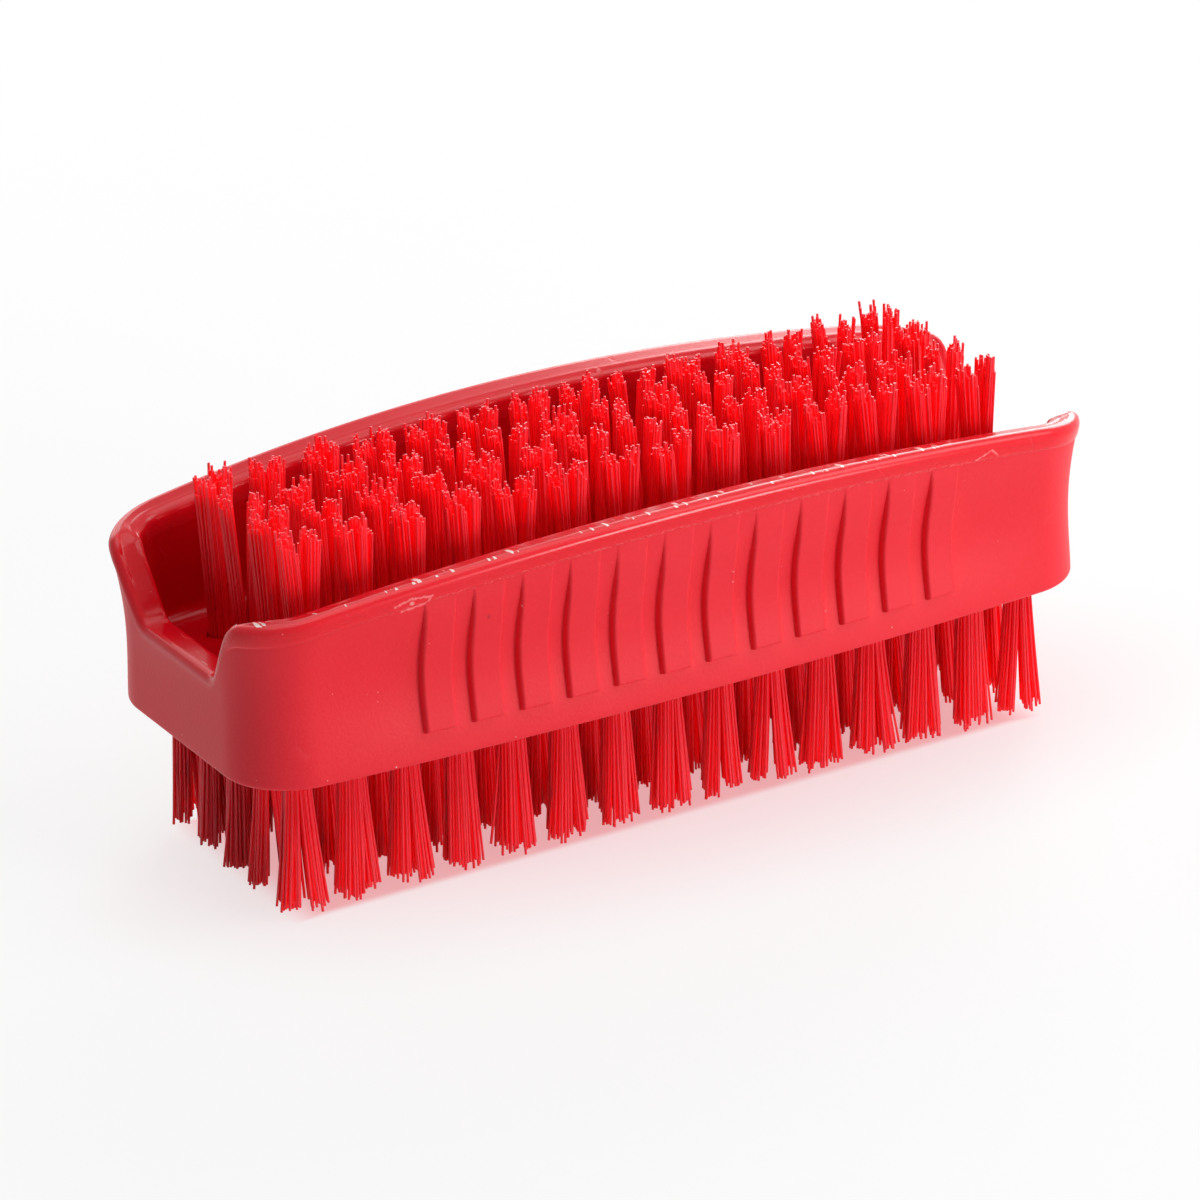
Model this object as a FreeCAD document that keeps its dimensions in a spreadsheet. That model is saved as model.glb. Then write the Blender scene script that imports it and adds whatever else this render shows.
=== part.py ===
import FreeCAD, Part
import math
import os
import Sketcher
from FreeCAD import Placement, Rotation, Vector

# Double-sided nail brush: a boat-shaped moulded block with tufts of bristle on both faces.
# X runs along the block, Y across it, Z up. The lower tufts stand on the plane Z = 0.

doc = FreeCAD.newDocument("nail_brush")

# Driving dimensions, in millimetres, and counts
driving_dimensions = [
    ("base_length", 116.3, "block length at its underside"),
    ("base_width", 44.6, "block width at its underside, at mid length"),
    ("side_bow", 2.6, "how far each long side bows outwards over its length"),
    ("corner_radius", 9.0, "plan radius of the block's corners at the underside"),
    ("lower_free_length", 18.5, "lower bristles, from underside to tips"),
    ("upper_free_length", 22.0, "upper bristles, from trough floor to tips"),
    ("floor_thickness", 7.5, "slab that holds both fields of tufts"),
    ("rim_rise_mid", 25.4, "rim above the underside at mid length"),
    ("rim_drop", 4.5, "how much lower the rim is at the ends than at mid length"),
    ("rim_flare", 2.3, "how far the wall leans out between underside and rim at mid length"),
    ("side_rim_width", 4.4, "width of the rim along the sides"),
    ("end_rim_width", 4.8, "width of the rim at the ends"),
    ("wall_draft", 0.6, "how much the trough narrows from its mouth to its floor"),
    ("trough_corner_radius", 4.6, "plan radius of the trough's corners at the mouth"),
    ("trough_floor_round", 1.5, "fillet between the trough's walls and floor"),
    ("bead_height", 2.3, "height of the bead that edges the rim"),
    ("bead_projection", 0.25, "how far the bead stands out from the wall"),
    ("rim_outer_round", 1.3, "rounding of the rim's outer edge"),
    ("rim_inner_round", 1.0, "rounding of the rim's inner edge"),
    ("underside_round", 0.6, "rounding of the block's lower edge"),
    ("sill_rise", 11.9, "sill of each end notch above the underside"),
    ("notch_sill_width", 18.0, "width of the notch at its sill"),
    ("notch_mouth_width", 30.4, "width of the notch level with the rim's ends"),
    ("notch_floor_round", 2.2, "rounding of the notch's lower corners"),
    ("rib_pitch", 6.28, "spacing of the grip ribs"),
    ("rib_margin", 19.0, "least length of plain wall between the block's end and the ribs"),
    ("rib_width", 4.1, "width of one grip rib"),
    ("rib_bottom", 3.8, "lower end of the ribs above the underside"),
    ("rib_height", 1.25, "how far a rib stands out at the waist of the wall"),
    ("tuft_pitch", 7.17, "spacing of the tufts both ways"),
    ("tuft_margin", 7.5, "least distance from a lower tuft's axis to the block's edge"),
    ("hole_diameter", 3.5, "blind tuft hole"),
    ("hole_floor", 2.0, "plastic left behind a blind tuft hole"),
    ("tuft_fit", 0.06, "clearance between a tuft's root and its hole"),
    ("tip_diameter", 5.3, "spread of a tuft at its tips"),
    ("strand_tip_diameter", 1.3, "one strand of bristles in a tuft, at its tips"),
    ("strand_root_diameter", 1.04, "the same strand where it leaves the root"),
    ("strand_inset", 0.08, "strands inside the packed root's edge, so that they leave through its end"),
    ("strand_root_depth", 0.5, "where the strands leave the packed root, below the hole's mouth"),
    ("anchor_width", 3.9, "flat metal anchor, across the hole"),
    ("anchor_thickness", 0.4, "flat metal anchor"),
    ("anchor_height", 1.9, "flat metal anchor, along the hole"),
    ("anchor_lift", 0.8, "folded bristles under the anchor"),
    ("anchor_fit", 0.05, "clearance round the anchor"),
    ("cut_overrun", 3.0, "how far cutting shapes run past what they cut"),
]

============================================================

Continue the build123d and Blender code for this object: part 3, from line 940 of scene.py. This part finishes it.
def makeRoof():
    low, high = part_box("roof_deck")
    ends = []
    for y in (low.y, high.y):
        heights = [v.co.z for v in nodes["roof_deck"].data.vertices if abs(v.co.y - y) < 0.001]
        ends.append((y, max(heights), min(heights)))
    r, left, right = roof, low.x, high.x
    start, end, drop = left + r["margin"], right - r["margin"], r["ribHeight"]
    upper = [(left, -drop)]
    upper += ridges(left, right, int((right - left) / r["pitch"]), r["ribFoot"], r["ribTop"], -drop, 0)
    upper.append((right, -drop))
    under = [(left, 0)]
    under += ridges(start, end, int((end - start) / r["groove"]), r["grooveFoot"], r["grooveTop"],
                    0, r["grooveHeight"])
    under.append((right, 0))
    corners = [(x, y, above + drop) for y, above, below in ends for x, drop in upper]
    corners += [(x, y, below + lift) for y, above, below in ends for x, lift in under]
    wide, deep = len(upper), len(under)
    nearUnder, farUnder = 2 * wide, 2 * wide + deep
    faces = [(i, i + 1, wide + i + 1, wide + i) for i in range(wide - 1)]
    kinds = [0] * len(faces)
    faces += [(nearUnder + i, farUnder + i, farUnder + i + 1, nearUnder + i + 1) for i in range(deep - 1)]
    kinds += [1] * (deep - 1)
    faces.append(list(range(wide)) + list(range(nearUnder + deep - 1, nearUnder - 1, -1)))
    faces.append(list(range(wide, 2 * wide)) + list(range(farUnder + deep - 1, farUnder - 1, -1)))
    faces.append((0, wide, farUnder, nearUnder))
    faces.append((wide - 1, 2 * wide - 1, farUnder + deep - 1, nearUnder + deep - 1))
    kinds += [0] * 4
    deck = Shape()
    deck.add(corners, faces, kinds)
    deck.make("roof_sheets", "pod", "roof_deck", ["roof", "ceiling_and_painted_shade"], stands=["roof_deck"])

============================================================

What to produce:
In the listing, find each line with the string "from" and copy it.

Task solution:
from FreeCAD import Placement, Rotation, Vector
    ("lower_free_length", 18.5, "lower bristles, from underside to tips"),
    ("upper_free_length", 22.0, "upper bristles, from trough floor to tips"),
    ("wall_draft", 0.6, "how much the trough narrows from its mouth to its floor"),
    ("bead_projection", 0.25, "how far the bead stands out from the wall"),
    ("tuft_margin", 7.5, "least distance from a lower tuft's axis to the block's edge"),
Continue the build123d and Blender code for this object: part 3, from line 940 of scene.py. This part finishes it.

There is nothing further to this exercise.